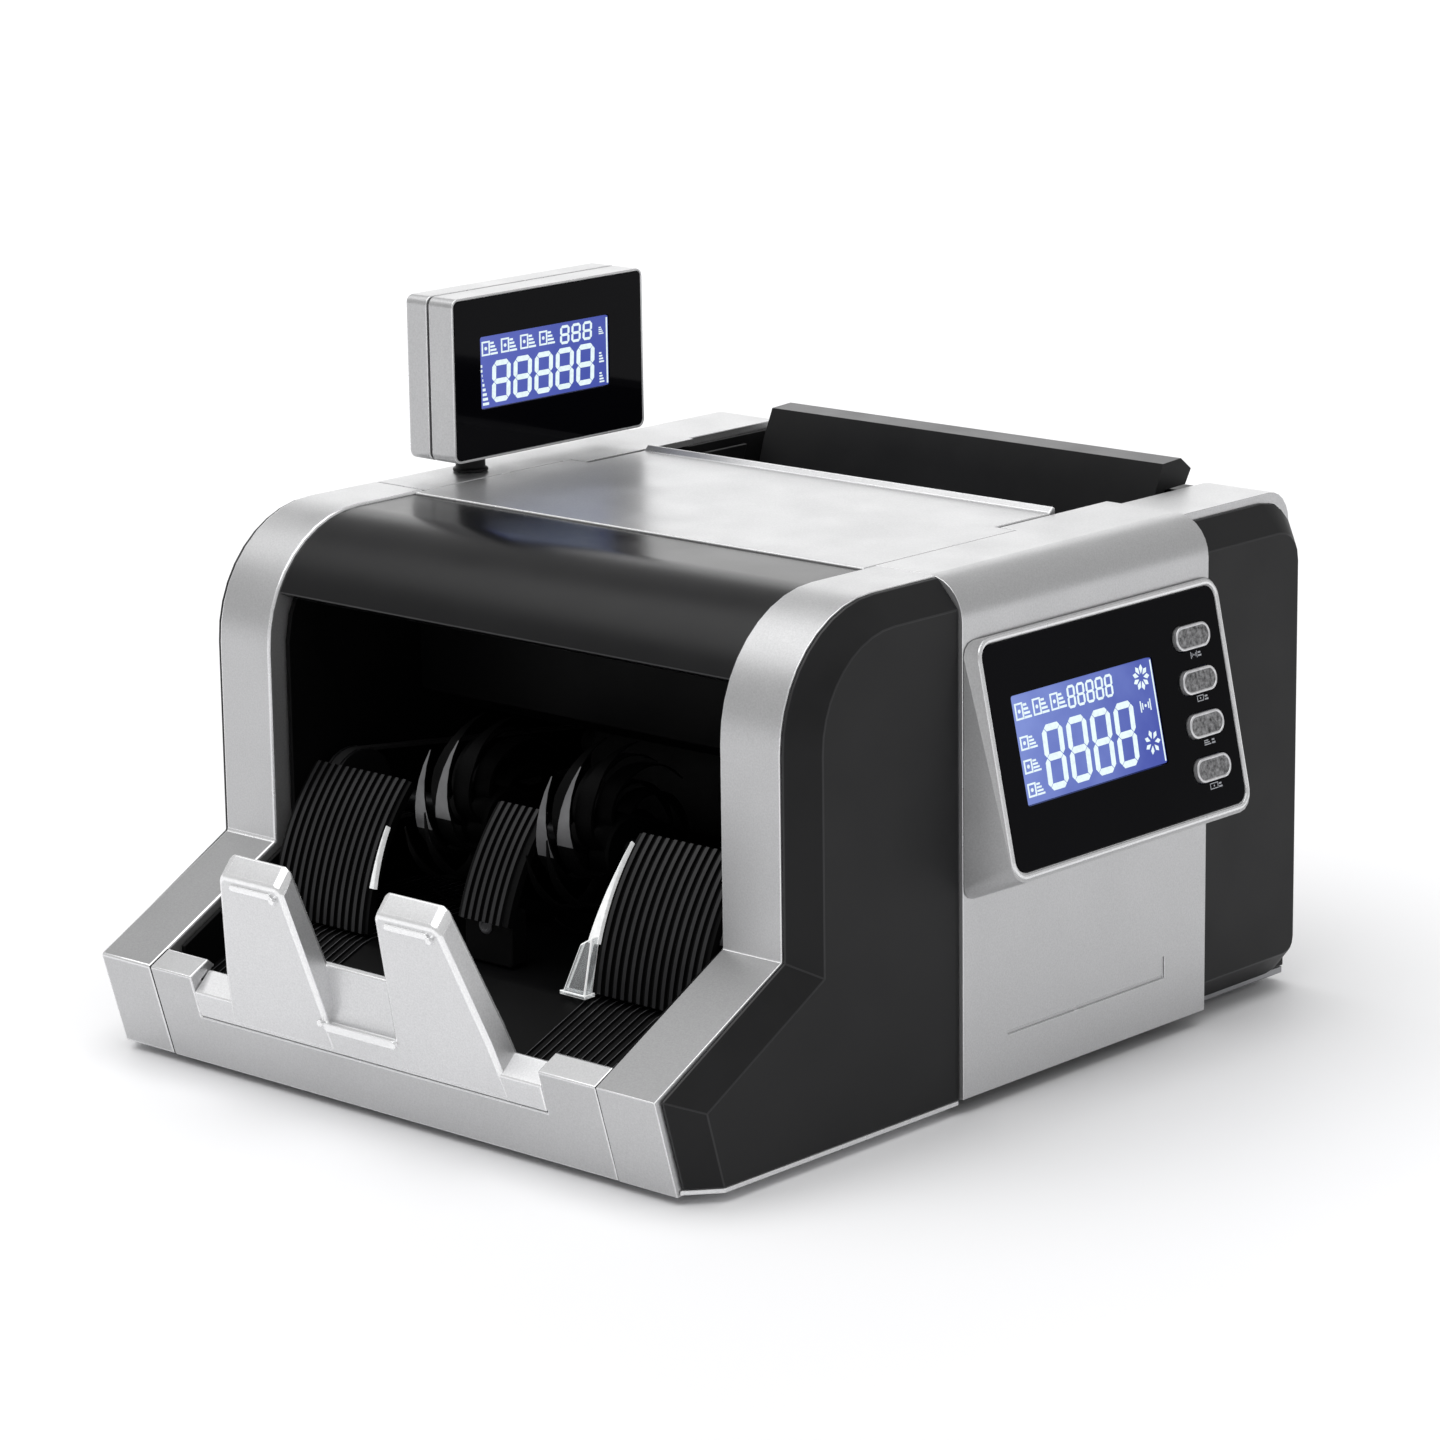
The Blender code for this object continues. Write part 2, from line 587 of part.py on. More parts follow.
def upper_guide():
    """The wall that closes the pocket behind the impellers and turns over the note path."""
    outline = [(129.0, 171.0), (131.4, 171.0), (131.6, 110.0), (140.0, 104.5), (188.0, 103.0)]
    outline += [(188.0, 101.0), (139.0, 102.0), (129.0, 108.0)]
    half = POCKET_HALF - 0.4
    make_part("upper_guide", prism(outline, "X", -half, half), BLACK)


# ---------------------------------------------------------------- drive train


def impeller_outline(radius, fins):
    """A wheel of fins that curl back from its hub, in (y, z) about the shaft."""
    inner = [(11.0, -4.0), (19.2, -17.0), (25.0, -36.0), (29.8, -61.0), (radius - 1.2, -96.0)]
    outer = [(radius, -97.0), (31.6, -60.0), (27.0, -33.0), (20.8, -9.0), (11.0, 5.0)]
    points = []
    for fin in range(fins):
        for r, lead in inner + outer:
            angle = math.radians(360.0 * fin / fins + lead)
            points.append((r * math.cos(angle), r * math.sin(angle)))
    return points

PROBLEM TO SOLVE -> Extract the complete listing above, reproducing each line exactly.

OUTPUT OF THE TASK ->
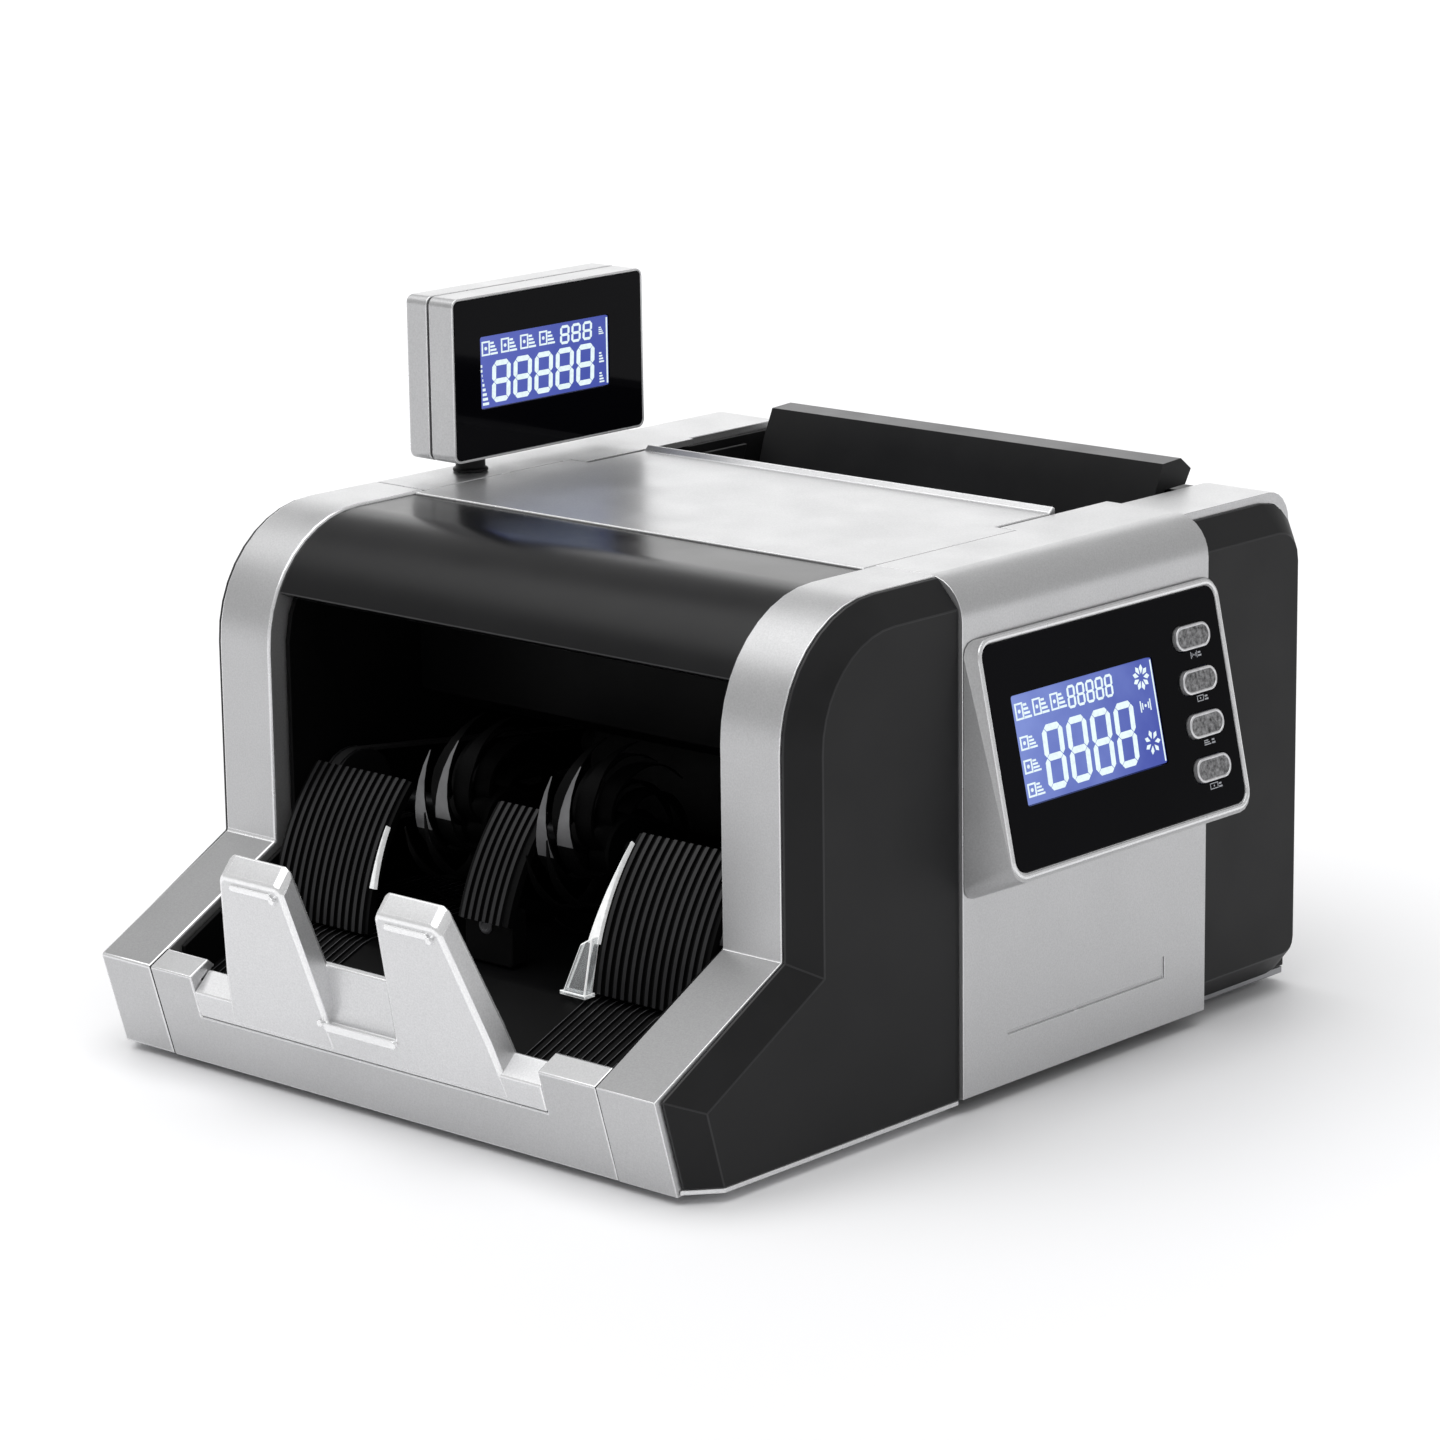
The Blender code for this object continues. Write part 2, from line 587 of part.py on. More parts follow.
def upper_guide():
    """The wall that closes the pocket behind the impellers and turns over the note path."""
    outline = [(129.0, 171.0), (131.4, 171.0), (131.6, 110.0), (140.0, 104.5), (188.0, 103.0)]
    outline += [(188.0, 101.0), (139.0, 102.0), (129.0, 108.0)]
    half = POCKET_HALF - 0.4
    make_part("upper_guide", prism(outline, "X", -half, half), BLACK)


# ---------------------------------------------------------------- drive train


def impeller_outline(radius, fins):
    """A wheel of fins that curl back from its hub, in (y, z) about the shaft."""
    inner = [(11.0, -4.0), (19.2, -17.0), (25.0, -36.0), (29.8, -61.0), (radius - 1.2, -96.0)]
    outer = [(radius, -97.0), (31.6, -60.0), (27.0, -33.0), (20.8, -9.0), (11.0, 5.0)]
    points = []
    for fin in range(fins):
        for r, lead in inner + outer:
            angle = math.radians(360.0 * fin / fins + lead)
            points.append((r * math.cos(angle), r * math.sin(angle)))
    return points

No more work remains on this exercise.